L’area delle operazioni può non essere riservata all’utilizzo esclusivo degli idrovolanti ed in tal caso l’ENAC valuta le decisioni delle autorità marittime relative.

Sul punto occorre chiarire che la coesistenza e la gestione del traffico degli aeromobili con quello marittimo sull’area delle operazioni avviene in accordo del Regolamento (UE) n. 923/2012, della Commissione, del 26 settembre 2012, che stabilisce regole dell’aria comuni e disposizioni operative concernenti servizi e procedure della navigazione aerea e dell’Allegato concernente le Regole dell’Aria (nel caso di specie: SERA.3230) nonché della parte aeronautica del codice della navigazione.
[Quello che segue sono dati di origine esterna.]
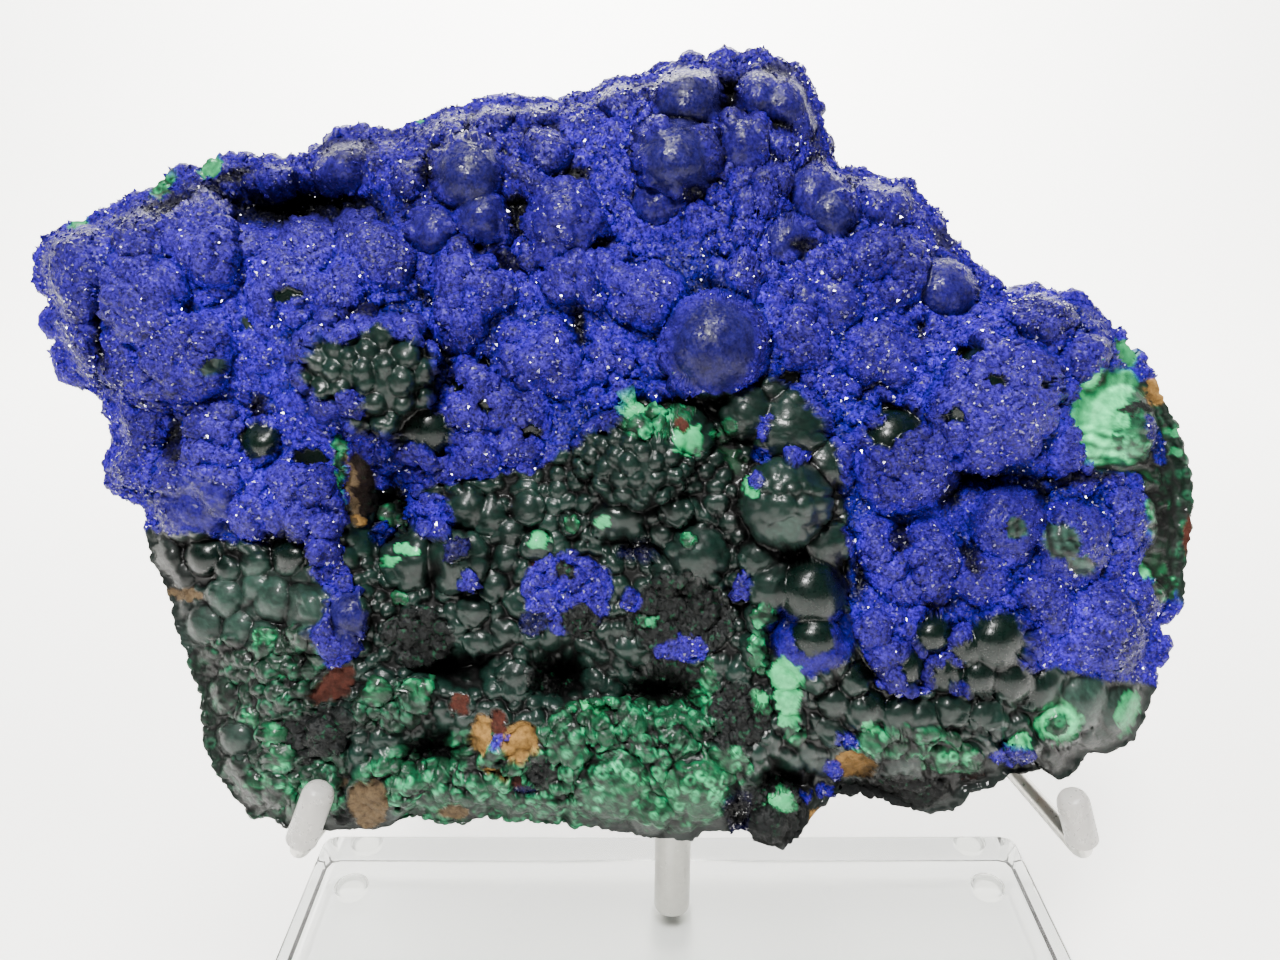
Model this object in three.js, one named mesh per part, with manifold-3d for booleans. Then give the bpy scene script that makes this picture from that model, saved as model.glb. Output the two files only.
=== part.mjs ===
// Azurite on malachite: a broken slab of botryoidal ore leaning back on a three-armed display stand.
// Millimetres, +Z up, the slab's face towards -Y. The origin is the middle of the whole object's
// bounding box, at the level of the feet.

import * as THREE from 'three';
import { mergeVertices } from 'three/addons/utils/BufferGeometryUtils.js';
import Module from 'manifold-3d';

const wasm = await Module();
wasm.setup();

// The slab
const LEAN_DEG = 22;
const EYE_DISTANCE = 200;
const PILLOW = 8;
const SIDE_BULGE_DEPTH = 15;
const SIDE_DEPTH = 27;
const SIDE_SHARE = 0.965;
const BACK_EDGE_DEPTH = 36;
const BACK_SHARE = 0.9;
const BACK_DEPTH = 39;
const BIG_LUMP_RADIUS = 10.5;
const PIT_RAISE = 1;
const UNDERSIDE_SLOPE = 0.404;
const UNDERSIDE_TOP = -18;
const UNDERSIDE_FULL = -52;
const FACE_CENTRE = new THREE.Vector3(-8.6, -22.4, 133);

// The stand: its own zero is the foot of the post on the base plate
const BASE_WIDTH = 203;
const BASE_DEPTH = 101.6;
const BASE_THICKNESS = 19;
const BASE_REAR = 26.5;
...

Se l’area delle operazioni si trova all’interno di porti e canali, si applica, come vedremo, l’articolo 62 cod. nav.

In tale ultimo caso le regole di traffico e le priorità al transito agli idrovolanti nel raccordo sono stabilite delle autorità marittime competenti localmente.

Resta punto fermo che le suddette operazioni debbono svolgersi nel rispetto della COLREG 1972.
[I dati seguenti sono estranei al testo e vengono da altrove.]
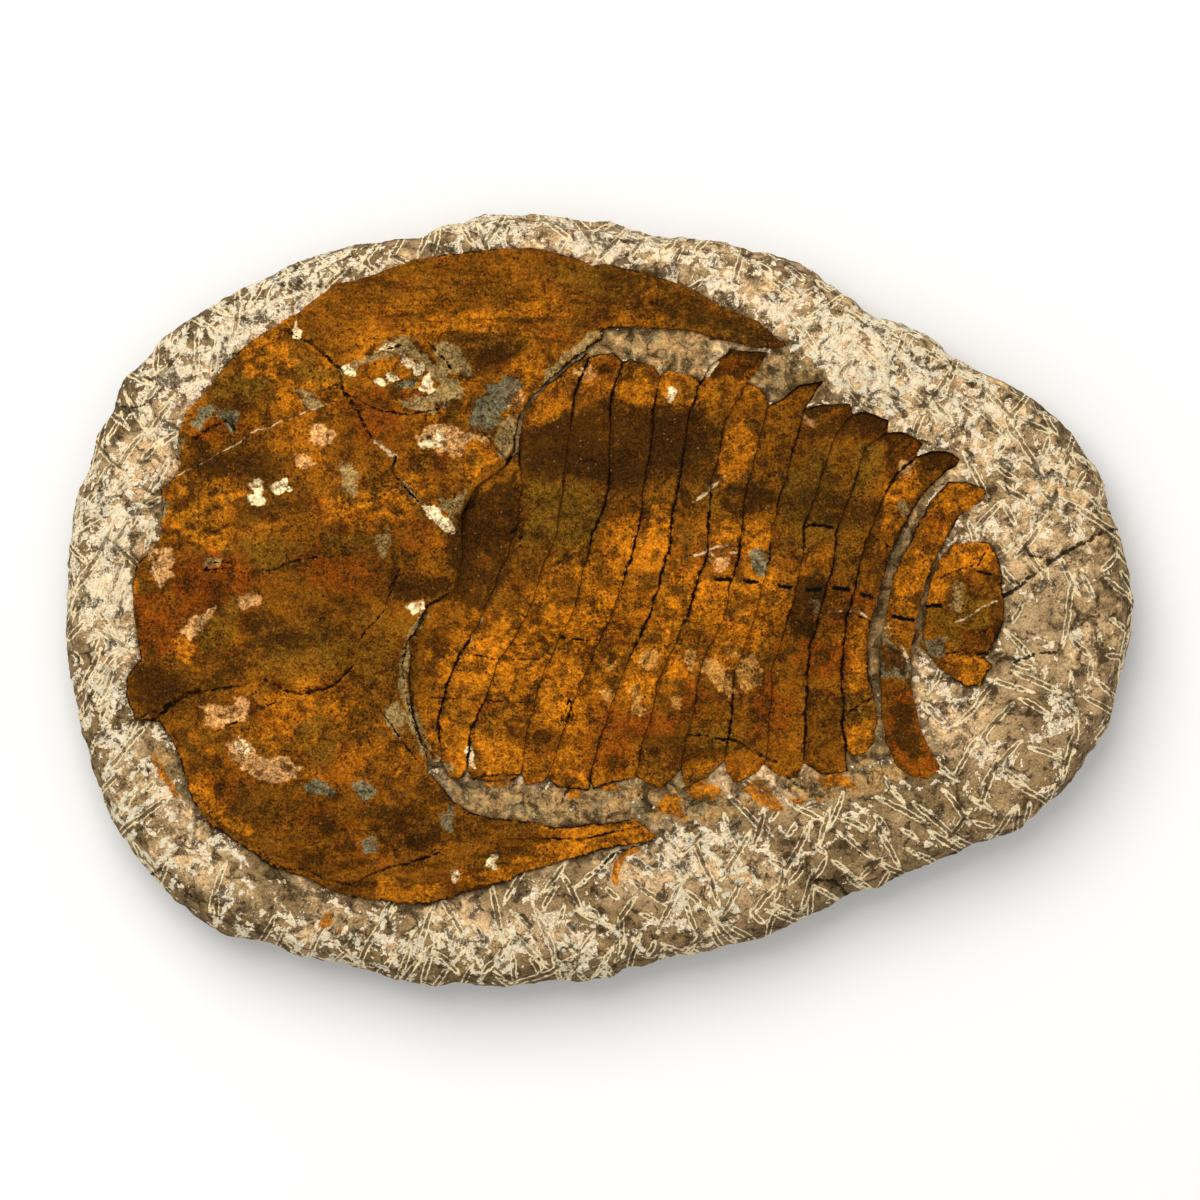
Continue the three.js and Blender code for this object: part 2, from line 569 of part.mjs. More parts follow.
function meshOf(name, solid, material) {
  const { numProp, numVert, vertProperties, triVerts } = solid.getMesh();
  const positions = new Float32Array(numVert * 3);
  for (let i = 0; i < numVert; i++) positions.set(vertProperties.subarray(i * numProp, i * numProp + 3), i * 3);
  const geometry = new THREE.BufferGeometry()
    .setAttribute("position", new THREE.BufferAttribute(positions, 3))
    .setIndex(new THREE.BufferAttribute(triVerts, 1));
  geometry.computeVertexNormals();
  const mesh = new THREE.Mesh(geometry, material);
  mesh.name = name;
  return mesh;
}

const stone = new THREE.MeshStandardMaterial({ color: 0x9a8566, roughness: 0.95, metalness: 0 });
const shell = new THREE.MeshStandardMaterial({ color: 0x8a5212, roughness: 0.62, metalness: 0 });
const shellDark = new THREE.MeshStandardMaterial({ color: 0x6b4110, roughness: 0.62, metalness: 0 });

const frontToSuture = placeAll([...[...LOWER_SUTURE].reverse(), ...HEAD_FRONT]);
const cranidium = [...placeAll(UPPER_SUTURE), ...firstFront, ...frontToSuture];
const upperCheek = placeAll([...UPPER_SUTURE, ...UPPER_CHEEK_EDGE]);
const lowerCheek = placeAll([...LOWER_SUTURE, ...LOWER_CHEEK_EDGE]);
const tail = placeAll(TAIL_SHIELD);
const segments = segmentRows();

const outlines = [cranidium, upperCheek, lowerCheek, tail, ...segments.map(outlineOfRows)];
const beds = outlines.map((outline) => prism(offsetOutline(outline, JOINT_GAP), BED_HEIGHT, BED_HEIGHT + 40));
const plate = beds.reduce((left, bed) => left.subtract(bed), plateSolid());

const fossil = new THREE.Group();
fossil.add(meshOf("stone_matrix", plate, stone));
fossil.add(meshOf("cranidium", shellPiece(cranidium, headHeight, HEAD_GRID), shell));
fossil.add(meshOf("right_free_cheek", shellPiece(upperCheek, headHeight, HEAD_GRID), shellDark));
fossil.add(meshOf("left_free_cheek", shellPiece(lowerCheek, headHeight, HEAD_GRID), shellDark));
segments.forEach((rows, i) => {
  const name = "thorax_segment_" + String(i + 1).padStart(2, "0");
  fossil.add(meshOf(name, segmentSolid(rows), i % 2 ? shell : shellDark));
});
fossil.add(meshOf("tail_shield", shellPiece(tail, tailHeight, HEAD_GRID / 2), shell));

export default fossil;
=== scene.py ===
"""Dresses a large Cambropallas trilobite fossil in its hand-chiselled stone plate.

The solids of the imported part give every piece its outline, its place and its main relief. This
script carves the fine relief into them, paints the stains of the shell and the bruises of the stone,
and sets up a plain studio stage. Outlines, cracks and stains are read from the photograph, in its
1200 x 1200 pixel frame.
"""

import math

import bpy
import numpy as np
from bpy.props import FloatProperty, FloatVectorProperty, IntProperty, PointerProperty
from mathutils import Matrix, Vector
from mathutils.bvhtree import BVHTree
from mathutils.geometry import tessellate_polygon


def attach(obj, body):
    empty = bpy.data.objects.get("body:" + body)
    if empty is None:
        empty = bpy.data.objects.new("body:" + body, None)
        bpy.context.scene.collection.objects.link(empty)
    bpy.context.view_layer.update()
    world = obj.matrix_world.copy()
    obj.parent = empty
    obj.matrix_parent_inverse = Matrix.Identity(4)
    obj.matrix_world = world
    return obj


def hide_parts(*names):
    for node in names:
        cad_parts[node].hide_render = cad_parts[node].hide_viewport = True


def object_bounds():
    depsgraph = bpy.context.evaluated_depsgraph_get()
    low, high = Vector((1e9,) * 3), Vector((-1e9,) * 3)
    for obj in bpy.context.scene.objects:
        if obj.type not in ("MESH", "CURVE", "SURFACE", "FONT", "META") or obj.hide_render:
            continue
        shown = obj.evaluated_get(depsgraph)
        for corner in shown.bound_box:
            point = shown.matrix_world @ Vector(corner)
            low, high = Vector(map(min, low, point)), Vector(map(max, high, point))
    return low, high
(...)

Con l’avvento del Codice della Navigazione del 1942 si fa riferimento a tali apparecchi nell’articolo 62, rubricato “Movimento delle navi nel porto”. Secondo tale disposizione “Il comandante del porto regola e vigila, secondo le disposizioni del regolamento, l’entrata e l’uscita, (….) l’ammaramento, lo stanziamento e il movimento degli idrovolanti nelle acque del porto.

A questa disposizione si aggiunge il Decreto Presidente della Repubblica 15 febbraio 1952 n. 328, concernente Regolamento della Navigazione Marittima all’articolo 59, rubricato “Ordinanza di polizia marittima”, in cui si prevede: “A norma degli  articoli  30,  62  e  81  del  codice  il  capo  del compartimento marittimo,  in  cui  sia  ritenuto necessario,  regola  con  propria  ordinanza   pubblicata   nell’albo dell’ufficio: 1) la ripartizione degli spazi acquei per lo stazionamento  (….) degli idrovolanti; (…) 9)  (…) l’ammaraggio e la partenza degli idrovolanti (…). 

Dal punto di vista del suo inquadramento giuridico, con l’entrata in vigore del codice della navigazione e della riforma della sua parte aeronautica, in quanto “aeromobile” un idrovolante rientra nel regime di cui all’articolo 743 cod. nav.

Diverso regime si riscontra, invece, in ordine alla circolazione degli idrovolanti in quanto occorre far riferimento al Decreto Presidente della Repubblica 9 luglio 2010, n. 133, recante “Nuovo regolamento di attuazione della legge 25 marzo 1985, n. 106, concernente la disciplina del volo da diporto o sportivo” il cui articolo 6, rubricato “Uso delle aree per decollo e atterraggio”, al comma 2 stabilisce che “Le operazioni di attracco ed ormeggio degli idrovolanti e degli anfibi sono assoggettate alle stesse regole di navigazione vigenti per i natanti da diporto. In fase di flottaggio, agli idrovolanti ed agli anfibi non sono applicabili limitazioni legate alla potenza della motorizzazione imposte dalla normativa vigente in materia di circolazione di natanti. Limitazioni di velocità sono applicabili solo alle fasi di flottaggio che seguono il completamento della manovra di ammaraggio o che precedono l’avvio di quella di decollo”.

La “novità” in tema di circolazione di idrovolanti è, dunque, rappresentata dal loro assoggettamento al regime giuridico dei natanti e quindi dal combinato disposto di cui agli articoli 2054 cod. civ. e 40 Decreto Legislativo n. 171 del 2005 e ss. mm. ii, concernente Codice della Nautica da Diporto.

Dal punto di vista del loro utilizzo “turistico-ricreativo” questa “assimilazione” legittimerebbe, da parte dell’interessato, una richiesta di concessione demaniale marittima in uno specchio acqueo portuale come “approdo” definito, ai sensi dell’articolo 2, lett. b) del Decreto Presidente della Repubblica 2 dicembre 1997 n. 509, “la porzione dei porti polifunzionali aventi le funzioni di cui all’articolo 4, comma 3, della legge 28 gennaio 1994, n. 84, destinata a servire la nautica da diporto ed il diportista nautico, anche mediante l’apprestamento di servizi complementari”.

Ne consegue che le attività svolte nell’area in concessione dovranno essere appositamente regolamentate ai sensi del combinato disposto di cui agli articoli 62 cod. nav. e 59 reg. nav. mar.